EXERCISE AIM ::
Return the lines below that carry the word "More".

THE DATA ::
######
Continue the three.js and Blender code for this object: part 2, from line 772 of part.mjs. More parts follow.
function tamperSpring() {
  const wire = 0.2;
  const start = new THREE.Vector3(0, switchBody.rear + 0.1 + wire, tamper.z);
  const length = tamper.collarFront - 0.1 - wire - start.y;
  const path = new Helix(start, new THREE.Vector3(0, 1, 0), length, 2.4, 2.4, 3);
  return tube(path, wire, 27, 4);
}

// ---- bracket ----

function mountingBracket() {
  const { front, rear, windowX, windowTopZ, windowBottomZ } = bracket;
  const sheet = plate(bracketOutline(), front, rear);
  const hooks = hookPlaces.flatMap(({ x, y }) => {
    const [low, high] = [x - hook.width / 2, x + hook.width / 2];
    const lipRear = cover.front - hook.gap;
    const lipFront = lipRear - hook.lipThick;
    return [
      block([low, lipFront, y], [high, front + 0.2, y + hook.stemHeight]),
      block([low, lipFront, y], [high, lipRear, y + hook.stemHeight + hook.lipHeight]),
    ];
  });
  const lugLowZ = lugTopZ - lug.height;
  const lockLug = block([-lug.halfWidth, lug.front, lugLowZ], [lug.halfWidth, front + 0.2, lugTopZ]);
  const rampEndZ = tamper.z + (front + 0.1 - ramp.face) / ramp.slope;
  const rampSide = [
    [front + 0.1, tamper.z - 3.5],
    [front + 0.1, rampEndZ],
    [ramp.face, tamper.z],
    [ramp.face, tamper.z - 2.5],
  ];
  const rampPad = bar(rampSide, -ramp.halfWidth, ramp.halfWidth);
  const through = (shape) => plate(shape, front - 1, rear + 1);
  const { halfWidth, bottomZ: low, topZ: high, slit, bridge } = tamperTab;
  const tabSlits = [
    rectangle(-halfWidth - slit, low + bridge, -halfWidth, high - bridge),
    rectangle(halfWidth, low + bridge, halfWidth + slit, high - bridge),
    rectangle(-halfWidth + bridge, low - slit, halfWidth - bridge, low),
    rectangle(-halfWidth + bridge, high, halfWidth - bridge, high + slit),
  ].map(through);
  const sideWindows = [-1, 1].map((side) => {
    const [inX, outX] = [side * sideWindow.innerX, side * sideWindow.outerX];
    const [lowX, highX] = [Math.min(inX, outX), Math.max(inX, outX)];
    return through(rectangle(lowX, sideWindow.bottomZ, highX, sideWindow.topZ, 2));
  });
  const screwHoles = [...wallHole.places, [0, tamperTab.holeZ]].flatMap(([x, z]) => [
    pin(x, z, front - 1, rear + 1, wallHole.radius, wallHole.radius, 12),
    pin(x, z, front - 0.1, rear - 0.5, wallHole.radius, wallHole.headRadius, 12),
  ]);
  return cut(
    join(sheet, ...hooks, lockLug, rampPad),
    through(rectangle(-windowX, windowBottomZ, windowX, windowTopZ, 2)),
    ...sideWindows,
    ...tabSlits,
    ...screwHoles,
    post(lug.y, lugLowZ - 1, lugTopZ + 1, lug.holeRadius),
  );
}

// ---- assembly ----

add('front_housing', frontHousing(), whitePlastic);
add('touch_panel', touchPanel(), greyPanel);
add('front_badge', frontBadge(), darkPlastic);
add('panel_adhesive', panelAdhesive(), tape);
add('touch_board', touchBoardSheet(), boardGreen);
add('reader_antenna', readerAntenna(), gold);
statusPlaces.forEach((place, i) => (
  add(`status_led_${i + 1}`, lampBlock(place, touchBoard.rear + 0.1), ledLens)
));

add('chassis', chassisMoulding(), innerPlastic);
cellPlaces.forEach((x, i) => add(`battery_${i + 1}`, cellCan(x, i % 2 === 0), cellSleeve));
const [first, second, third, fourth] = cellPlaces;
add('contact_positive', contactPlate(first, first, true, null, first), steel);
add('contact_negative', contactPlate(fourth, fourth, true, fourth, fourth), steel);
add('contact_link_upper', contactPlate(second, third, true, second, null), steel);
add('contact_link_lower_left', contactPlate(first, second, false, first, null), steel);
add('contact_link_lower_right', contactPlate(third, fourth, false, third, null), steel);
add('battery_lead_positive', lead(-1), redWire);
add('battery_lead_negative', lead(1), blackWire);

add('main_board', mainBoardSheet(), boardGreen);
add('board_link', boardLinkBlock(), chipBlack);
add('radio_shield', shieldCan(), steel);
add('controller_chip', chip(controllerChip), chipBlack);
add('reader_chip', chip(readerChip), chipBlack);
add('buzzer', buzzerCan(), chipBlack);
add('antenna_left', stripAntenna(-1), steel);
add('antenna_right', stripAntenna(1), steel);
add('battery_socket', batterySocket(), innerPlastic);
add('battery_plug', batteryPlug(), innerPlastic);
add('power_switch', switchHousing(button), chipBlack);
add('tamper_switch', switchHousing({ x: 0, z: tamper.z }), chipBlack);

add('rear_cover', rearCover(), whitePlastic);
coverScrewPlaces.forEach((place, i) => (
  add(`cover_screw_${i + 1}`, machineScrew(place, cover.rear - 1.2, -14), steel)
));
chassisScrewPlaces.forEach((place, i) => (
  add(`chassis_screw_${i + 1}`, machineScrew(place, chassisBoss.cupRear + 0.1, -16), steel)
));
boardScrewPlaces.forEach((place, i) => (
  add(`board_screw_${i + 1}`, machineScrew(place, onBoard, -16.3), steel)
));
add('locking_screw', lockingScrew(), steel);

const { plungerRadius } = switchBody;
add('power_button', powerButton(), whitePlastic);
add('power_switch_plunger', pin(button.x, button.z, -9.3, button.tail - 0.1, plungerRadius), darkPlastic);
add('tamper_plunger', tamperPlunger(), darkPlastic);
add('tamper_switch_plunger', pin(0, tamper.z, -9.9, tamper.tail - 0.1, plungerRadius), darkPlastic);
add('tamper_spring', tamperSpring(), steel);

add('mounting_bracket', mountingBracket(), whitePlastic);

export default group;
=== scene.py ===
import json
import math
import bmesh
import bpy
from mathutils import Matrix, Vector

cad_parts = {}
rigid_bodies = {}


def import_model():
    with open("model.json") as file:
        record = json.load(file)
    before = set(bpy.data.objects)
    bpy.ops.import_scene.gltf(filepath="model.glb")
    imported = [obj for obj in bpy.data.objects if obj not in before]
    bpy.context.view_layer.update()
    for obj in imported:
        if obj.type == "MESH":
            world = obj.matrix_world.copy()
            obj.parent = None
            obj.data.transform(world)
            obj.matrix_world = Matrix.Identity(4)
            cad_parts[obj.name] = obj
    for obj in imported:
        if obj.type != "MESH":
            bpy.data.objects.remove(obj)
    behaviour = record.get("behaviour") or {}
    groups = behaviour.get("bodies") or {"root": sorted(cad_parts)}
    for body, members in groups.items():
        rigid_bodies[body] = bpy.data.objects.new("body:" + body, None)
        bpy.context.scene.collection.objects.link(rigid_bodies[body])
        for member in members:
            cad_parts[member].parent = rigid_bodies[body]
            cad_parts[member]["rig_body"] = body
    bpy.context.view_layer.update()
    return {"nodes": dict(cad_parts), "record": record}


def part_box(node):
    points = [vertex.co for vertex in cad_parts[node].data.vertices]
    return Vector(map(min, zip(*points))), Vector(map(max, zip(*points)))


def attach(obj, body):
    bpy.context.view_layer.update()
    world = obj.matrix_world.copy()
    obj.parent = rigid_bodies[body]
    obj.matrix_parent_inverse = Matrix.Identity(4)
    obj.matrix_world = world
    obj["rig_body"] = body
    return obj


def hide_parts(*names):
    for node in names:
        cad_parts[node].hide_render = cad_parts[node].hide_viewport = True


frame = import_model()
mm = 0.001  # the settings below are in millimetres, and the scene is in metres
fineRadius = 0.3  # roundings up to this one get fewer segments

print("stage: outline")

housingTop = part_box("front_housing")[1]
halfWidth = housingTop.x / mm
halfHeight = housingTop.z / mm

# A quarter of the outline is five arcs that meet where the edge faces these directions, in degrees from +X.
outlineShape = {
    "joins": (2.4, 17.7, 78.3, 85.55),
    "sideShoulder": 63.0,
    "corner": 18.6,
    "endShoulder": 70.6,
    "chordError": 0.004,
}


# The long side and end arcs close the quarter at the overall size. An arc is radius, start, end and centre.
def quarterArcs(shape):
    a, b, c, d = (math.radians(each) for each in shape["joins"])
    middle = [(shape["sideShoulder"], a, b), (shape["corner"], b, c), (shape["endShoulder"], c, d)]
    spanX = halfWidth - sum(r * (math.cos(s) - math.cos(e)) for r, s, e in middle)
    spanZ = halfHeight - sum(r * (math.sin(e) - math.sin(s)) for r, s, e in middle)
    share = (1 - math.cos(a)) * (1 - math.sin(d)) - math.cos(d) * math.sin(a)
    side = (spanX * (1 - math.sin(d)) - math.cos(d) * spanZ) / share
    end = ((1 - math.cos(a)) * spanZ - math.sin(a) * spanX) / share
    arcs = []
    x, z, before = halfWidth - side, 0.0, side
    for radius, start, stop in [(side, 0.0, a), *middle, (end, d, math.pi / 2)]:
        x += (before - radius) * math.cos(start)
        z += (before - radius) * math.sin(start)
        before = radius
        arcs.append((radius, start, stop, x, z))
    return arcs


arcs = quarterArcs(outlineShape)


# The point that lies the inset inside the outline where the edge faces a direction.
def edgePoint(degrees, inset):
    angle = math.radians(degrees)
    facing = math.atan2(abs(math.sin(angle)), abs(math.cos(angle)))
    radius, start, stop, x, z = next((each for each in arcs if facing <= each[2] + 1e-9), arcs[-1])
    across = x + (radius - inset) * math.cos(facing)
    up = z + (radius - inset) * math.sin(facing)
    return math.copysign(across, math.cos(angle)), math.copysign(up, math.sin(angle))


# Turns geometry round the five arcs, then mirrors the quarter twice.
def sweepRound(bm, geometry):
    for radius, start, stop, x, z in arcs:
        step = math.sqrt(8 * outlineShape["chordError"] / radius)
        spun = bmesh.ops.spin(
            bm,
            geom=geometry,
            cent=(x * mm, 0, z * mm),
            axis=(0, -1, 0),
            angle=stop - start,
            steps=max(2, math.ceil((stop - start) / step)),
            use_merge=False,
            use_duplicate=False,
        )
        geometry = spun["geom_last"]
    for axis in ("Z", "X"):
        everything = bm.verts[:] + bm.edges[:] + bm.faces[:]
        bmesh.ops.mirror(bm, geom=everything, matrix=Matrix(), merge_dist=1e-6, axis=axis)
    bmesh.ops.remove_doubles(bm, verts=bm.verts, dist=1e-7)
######
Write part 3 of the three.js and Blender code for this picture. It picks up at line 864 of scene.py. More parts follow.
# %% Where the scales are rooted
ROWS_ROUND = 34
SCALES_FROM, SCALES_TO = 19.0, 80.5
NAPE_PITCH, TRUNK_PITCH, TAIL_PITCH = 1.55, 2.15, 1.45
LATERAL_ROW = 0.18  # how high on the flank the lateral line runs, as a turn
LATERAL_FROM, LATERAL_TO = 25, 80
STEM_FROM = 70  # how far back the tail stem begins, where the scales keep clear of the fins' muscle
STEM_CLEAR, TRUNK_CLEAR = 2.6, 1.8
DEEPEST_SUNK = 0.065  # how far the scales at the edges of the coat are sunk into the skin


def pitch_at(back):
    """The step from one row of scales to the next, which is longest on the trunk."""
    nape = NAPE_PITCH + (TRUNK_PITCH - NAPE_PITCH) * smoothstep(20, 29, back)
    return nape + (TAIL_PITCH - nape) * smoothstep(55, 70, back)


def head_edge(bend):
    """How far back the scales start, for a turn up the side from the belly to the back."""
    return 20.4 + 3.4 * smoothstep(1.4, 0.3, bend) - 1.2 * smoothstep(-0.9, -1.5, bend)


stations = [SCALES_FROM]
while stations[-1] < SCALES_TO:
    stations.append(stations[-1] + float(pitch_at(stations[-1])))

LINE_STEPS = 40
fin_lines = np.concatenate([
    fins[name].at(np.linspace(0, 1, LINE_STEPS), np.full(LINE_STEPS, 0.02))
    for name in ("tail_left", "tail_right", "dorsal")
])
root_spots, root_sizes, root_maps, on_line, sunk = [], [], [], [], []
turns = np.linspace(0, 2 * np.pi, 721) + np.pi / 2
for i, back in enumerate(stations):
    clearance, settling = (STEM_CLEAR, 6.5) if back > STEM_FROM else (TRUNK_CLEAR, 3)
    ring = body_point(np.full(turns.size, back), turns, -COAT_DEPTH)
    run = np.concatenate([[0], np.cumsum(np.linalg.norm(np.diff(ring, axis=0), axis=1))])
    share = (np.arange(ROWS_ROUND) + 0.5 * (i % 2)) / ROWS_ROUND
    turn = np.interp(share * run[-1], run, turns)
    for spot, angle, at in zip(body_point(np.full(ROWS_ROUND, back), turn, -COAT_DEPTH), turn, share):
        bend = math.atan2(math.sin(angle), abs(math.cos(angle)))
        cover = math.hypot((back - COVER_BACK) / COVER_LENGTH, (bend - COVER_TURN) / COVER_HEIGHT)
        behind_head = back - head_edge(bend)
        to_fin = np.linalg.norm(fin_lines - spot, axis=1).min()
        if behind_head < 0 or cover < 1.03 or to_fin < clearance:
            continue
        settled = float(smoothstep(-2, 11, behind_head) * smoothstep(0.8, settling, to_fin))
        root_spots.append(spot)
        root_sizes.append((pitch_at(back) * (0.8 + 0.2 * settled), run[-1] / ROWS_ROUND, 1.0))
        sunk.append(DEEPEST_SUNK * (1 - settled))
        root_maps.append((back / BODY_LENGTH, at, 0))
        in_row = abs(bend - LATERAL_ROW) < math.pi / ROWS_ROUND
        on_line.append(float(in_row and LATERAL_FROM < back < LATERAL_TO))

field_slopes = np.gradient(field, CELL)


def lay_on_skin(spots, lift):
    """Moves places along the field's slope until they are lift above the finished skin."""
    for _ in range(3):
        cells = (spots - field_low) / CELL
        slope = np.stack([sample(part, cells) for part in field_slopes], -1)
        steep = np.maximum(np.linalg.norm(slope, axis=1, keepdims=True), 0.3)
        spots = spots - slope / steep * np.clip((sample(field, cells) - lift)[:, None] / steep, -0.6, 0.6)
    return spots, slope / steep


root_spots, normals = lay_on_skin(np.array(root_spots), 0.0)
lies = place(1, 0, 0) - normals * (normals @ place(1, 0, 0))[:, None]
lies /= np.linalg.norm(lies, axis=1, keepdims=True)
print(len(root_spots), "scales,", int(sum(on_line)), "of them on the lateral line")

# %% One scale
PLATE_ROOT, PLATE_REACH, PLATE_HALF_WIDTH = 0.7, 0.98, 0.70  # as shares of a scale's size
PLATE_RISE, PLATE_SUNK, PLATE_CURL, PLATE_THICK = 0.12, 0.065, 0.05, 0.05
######
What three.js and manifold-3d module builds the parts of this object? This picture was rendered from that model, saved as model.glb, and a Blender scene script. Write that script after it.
######
WRITTEN RESPONSE ::
Continue the three.js and Blender code for this object: part 2, from line 772 of part.mjs. More parts follow.
Write part 3 of the three.js and Blender code for this picture. It picks up at line 864 of scene.py. More parts follow.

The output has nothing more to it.